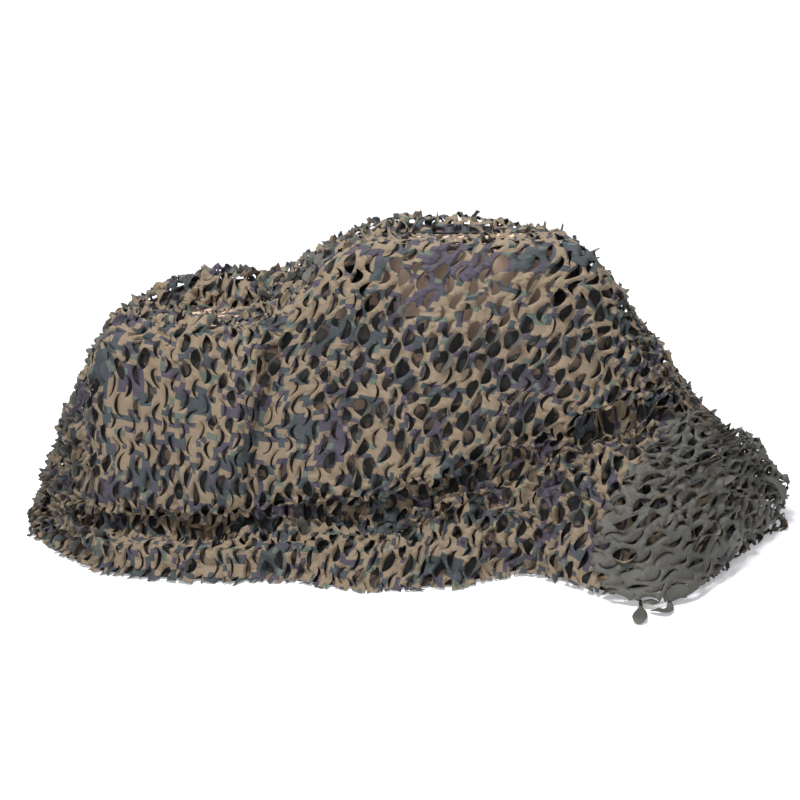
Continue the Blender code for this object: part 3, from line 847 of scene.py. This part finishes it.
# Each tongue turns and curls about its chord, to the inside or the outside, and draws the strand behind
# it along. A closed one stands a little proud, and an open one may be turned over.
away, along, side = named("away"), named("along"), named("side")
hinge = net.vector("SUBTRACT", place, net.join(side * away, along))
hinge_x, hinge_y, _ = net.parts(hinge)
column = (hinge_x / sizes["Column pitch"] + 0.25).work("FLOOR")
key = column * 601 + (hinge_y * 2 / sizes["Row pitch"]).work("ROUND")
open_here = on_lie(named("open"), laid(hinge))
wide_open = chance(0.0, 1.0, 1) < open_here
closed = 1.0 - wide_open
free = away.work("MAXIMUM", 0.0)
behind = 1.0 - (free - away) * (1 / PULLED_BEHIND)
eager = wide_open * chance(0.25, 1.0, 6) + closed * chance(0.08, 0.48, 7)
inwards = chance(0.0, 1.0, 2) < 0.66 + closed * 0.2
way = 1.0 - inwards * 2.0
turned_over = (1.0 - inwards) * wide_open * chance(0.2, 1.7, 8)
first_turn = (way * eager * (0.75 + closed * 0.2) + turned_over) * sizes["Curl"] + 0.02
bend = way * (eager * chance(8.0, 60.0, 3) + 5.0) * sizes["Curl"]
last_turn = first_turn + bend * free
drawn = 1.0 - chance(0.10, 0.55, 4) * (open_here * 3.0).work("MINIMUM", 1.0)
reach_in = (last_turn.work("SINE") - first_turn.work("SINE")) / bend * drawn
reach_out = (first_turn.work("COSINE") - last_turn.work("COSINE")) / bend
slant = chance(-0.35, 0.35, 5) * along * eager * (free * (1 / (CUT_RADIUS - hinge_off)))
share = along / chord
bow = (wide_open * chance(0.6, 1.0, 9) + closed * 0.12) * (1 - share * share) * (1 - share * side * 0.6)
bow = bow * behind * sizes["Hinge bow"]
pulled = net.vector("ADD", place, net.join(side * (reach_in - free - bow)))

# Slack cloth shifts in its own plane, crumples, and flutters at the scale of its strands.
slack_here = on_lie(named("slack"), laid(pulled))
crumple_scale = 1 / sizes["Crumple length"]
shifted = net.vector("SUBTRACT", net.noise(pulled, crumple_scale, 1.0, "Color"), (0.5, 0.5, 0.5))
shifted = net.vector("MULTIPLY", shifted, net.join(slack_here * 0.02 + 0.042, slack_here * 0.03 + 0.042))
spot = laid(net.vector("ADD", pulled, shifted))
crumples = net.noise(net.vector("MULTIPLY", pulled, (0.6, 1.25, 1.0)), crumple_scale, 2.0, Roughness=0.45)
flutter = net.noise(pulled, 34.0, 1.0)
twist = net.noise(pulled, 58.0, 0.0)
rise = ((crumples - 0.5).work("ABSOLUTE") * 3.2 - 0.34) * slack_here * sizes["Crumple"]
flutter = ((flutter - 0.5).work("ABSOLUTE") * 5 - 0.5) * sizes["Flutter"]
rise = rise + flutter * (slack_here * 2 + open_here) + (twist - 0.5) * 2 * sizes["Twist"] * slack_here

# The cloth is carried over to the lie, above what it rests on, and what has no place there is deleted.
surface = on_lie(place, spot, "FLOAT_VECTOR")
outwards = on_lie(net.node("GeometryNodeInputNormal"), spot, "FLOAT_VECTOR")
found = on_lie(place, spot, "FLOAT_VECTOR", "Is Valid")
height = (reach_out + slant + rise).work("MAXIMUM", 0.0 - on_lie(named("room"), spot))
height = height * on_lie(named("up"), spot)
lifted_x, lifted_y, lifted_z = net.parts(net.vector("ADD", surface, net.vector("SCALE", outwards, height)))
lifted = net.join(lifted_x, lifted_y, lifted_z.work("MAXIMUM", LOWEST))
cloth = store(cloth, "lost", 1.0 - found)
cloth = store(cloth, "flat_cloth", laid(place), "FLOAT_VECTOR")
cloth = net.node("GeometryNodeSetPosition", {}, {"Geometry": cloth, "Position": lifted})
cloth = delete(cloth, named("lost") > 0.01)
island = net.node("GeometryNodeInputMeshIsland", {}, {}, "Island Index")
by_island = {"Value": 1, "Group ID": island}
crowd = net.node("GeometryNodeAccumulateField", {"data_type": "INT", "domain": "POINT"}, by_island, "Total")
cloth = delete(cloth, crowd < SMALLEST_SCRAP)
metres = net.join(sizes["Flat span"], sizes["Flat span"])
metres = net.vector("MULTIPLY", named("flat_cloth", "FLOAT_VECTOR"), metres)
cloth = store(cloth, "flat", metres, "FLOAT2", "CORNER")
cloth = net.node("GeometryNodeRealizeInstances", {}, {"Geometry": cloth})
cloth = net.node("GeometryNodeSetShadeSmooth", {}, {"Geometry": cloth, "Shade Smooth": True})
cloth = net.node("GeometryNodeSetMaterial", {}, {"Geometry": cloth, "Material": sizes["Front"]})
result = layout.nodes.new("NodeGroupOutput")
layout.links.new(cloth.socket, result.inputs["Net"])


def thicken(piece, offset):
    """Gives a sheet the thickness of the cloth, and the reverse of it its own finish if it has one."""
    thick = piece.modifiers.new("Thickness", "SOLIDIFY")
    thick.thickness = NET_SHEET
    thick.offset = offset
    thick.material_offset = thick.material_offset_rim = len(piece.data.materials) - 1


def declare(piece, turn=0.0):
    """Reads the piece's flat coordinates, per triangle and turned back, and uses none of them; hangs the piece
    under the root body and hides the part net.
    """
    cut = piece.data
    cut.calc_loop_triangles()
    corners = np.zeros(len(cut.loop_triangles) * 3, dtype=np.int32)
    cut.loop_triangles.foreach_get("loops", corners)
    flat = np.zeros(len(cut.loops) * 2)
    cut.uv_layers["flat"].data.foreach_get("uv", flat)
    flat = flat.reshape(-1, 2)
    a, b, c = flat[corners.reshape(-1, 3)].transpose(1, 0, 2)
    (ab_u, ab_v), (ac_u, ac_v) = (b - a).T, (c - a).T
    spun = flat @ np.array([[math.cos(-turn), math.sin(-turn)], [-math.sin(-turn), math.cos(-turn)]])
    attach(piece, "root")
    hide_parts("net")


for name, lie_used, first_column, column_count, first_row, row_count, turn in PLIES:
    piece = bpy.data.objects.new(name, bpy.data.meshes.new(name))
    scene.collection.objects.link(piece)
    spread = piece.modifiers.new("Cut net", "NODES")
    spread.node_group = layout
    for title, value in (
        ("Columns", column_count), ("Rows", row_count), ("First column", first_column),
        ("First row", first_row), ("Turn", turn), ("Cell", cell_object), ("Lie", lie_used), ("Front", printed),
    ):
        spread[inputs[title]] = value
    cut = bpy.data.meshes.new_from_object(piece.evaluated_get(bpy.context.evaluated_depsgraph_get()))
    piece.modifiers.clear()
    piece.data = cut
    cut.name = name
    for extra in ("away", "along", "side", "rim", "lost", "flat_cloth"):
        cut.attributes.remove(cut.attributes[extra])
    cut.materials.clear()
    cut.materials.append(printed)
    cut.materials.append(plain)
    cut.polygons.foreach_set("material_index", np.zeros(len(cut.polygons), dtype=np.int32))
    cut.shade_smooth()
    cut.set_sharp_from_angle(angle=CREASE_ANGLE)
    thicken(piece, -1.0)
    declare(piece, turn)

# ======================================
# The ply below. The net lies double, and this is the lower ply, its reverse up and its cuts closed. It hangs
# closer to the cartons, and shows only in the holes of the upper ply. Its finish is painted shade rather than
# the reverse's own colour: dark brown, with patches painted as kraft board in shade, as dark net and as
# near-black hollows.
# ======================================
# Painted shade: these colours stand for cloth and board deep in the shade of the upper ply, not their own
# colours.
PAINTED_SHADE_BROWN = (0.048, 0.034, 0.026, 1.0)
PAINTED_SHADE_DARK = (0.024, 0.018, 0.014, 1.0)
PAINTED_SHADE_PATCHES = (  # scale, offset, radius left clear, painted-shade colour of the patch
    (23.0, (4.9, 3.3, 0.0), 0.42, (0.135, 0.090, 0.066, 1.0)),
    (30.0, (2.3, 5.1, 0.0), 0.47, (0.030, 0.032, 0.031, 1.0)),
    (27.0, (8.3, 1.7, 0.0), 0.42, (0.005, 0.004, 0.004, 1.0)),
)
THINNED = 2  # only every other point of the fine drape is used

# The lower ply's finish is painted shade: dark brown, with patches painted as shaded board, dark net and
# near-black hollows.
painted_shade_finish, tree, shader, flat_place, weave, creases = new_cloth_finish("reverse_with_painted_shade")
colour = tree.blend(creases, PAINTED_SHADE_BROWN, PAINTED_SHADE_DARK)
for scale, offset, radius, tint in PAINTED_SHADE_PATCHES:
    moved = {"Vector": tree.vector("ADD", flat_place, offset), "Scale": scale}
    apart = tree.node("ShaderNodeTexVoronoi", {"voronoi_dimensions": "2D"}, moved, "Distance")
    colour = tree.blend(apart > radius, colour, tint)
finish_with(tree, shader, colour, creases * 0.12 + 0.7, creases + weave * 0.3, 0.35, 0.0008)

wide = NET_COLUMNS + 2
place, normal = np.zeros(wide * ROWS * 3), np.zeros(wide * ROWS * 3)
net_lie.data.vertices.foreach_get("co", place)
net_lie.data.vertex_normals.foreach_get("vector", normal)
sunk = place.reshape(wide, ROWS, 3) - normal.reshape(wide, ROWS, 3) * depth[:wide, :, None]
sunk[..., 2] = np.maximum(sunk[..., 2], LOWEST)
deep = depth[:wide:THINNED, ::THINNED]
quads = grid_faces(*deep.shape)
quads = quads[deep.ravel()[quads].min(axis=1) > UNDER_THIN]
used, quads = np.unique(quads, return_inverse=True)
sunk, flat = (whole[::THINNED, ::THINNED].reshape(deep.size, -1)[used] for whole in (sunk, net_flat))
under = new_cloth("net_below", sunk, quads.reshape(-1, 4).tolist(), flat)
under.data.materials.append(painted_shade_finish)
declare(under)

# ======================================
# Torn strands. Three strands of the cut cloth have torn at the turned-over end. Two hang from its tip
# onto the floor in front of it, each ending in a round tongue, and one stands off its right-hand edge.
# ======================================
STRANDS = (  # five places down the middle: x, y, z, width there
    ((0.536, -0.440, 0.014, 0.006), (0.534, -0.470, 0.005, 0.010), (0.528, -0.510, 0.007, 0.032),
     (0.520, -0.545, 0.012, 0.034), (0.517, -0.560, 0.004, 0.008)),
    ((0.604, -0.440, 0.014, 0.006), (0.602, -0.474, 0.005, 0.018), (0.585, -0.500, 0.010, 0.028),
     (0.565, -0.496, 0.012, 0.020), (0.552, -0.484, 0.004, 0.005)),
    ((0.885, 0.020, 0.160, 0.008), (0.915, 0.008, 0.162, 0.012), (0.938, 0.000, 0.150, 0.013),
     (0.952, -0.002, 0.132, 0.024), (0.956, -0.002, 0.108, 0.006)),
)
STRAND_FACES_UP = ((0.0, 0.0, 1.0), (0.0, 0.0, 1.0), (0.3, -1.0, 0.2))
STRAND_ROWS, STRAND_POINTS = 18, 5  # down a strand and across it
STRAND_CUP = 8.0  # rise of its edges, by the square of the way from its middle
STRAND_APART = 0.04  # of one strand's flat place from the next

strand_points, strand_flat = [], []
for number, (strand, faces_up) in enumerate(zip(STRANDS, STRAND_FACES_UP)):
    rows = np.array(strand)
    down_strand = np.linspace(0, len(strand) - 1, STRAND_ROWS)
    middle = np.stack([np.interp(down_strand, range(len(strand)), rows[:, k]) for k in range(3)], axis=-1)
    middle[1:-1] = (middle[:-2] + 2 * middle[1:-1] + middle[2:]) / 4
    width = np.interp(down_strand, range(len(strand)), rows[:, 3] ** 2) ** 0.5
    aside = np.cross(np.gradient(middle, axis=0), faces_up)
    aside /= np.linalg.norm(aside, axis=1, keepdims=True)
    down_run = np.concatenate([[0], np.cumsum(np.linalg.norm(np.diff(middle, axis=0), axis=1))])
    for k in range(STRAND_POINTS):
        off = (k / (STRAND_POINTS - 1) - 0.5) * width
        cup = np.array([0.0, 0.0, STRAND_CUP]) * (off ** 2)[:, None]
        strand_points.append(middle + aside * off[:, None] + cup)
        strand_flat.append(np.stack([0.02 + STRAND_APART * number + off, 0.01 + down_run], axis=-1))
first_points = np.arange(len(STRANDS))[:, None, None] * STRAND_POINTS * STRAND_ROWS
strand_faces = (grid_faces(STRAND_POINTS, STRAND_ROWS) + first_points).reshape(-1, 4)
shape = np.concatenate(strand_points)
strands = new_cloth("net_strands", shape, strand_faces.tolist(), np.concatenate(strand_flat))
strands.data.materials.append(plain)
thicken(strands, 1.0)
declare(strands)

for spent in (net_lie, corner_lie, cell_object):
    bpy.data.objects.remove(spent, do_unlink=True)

...

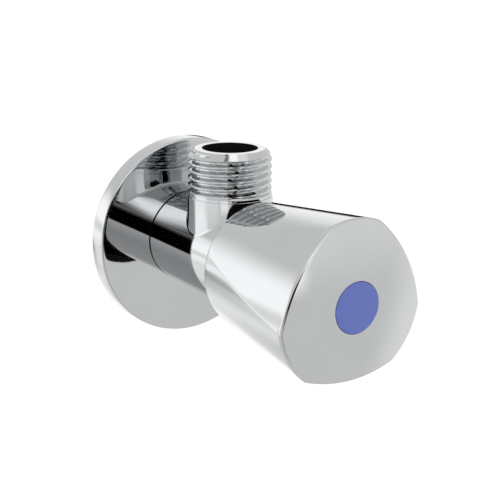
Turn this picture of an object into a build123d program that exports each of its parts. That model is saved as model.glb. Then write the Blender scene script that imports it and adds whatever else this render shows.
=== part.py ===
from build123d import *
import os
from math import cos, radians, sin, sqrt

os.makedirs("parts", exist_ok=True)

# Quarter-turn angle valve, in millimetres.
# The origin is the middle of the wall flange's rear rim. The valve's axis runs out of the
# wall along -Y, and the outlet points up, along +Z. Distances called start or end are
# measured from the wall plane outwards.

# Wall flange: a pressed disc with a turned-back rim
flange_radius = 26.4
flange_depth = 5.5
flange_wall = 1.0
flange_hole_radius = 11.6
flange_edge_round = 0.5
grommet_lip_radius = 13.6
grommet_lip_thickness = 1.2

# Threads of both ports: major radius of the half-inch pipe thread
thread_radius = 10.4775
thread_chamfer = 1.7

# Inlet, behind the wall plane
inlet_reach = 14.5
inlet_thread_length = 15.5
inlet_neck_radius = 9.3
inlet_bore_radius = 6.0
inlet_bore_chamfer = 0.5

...

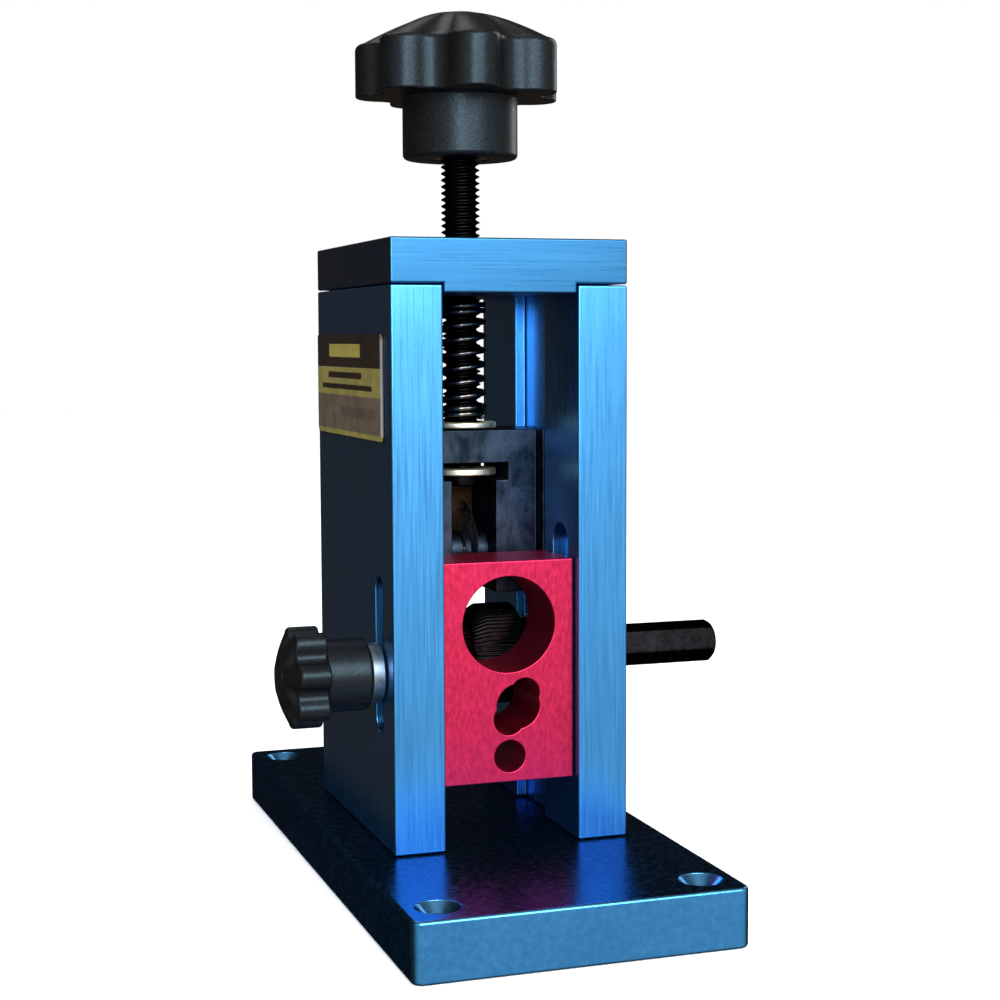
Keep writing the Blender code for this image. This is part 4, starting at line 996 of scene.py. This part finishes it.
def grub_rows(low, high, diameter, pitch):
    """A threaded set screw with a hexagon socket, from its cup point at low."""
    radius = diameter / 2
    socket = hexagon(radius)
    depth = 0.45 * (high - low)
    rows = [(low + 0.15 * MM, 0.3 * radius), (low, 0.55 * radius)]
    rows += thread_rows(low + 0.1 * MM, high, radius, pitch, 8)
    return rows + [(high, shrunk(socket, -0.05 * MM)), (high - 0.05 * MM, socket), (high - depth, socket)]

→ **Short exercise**
In the listing above, locate the line containing "Keep writing the" and the line containing "return rows +", then transcribe both and every line between them verbatim.

→ **Full answer**
Keep writing the Blender code for this image. This is part 4, starting at line 996 of scene.py. This part finishes it.
def grub_rows(low, high, diameter, pitch):
    """A threaded set screw with a hexagon socket, from its cup point at low."""
    radius = diameter / 2
    socket = hexagon(radius)
    depth = 0.45 * (high - low)
    rows = [(low + 0.15 * MM, 0.3 * radius), (low, 0.55 * radius)]
    rows += thread_rows(low + 0.1 * MM, high, radius, pitch, 8)
    return rows + [(high, shrunk(socket, -0.05 * MM)), (high - 0.05 * MM, socket), (high - depth, socket)]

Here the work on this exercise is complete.